The will was written by Asa S. Keeler, a first cousin, a lawyer, who under its provisions takes half the estate, the other half going to Asa K. DeWitt, likewise a first cousin, both of whom were administrators of her brother’s estate by her selection.. It was witnessed by three persons, one of whom, Helen Thomas, daughter of the tenant farmer on the property, had known decedent for more than twenty-five years; she' and her father moved into the homestead after the death of decedent’s brother, testatrix living with them as a boarder. This witness overheard testatrix say to Keeler she wished to make her will, and in response to an interrogation from him as to whom she desired to give her property, said, she wanted it to go to him and Asa DeWitt, and wished him to prepare the document and also a deed conveying it to the two beneficiaries to be named in the will. She testified she heard Keeler tell testatrix she did not need- to make *282a deed if she made a will, but the latter insisted a deed should be made.
At the time the will was signed, Keeler asked Helen Thomas for pen and ink, read it to decedent in her (Helen Thomas’s) presence and in the presence of another witness to it. After the reading, testatrix said it was all right and requested the persons present in the room to witness it. Another subscribing witness, Mrs. Spencer, was called in from the porch to attest the will; while she did not see decedent sign it, she saw her seated at the table where it was signed. This witness did not know the character of paper she attested, and was in the room only long enough to write her signature. The third witness to the will, a notary public, accompanied Keeler to the house to take the acknowledgment to the deed. He heard testatrix ask Keeler if he had drawn the will, and, when it was produced and read, heard her request that it be witnessed, and complied with her desire. He was not a stranger to testatrix, had been at her house before and taken meals there. Keeler was present during the execution of the will; DeWitt was not, although about the premises.

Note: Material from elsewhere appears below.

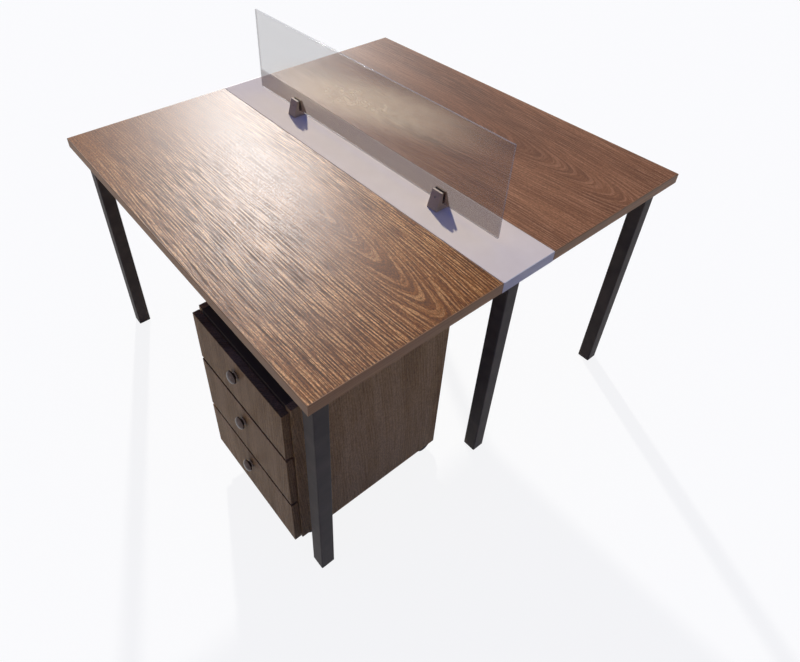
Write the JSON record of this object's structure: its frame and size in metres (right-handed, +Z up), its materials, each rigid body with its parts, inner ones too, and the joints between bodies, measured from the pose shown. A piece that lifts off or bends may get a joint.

A doctor living in the neighborhood, who was the main reliance of the contestants to establish lack of testamentary capacity, whose contact with testatrix had not been intimate and who had never attended her professionally, while questioning her soundness of mind, admitted he could not say she did not have sufficient capacity to make a will applying the tests the law fixes as to testamentary capacity.
The court determined, because of their confidential relation to testatrix, the burden of proof was on the two beneficiaries in the will to establish its validity, and that they had met the burden; after reading all the evidence, we agree with this finding.
In the very recent case of Tetlow’s Est., 269 Pa. 486, we had occasion to review the legal principles applicable to controversies of the kind we are now considering, and *283speaking through the present Chief Justice, said: “It is the established law of Pennsylvania that, in cases of the character of the one now before us, the judge is vested with power to decide whether or not he shall submit oral evidence to the jury, even though it be conflicting...... The case in hand presents allegations of undue influence and mental incapacity. To sustain the charge of undue influence, contestants had to show that testator’s mind was under its control at the time and in the very act of making his will.....and, as to the alleged lack of ability to make the will....., if he [testator] appreciates, in a general way, who his relations are and what property he possesses, and indicates an intelligent understanding of the disposition he desires to make of it, he has testamentary capacity.” Measured by the rules laid down in that case, and by the long line óf cases which precede it, involving the question of mental capacity to make a will, the proofs in the one now before us fall short of reaching the standard which will warrant the granting of an issue. There was no proof whatever of undue influence; and peculiarities and eccentricities, with nothing more, instead of the test which the law lays down to determine lack of testamentary capacity, were taken as the basis for the opinion of those who testified to mental unsoundness.
The decree of the court refusing to grant an issue and dismissing the appeal from the probate of the will is affirmed at the cost of appellant.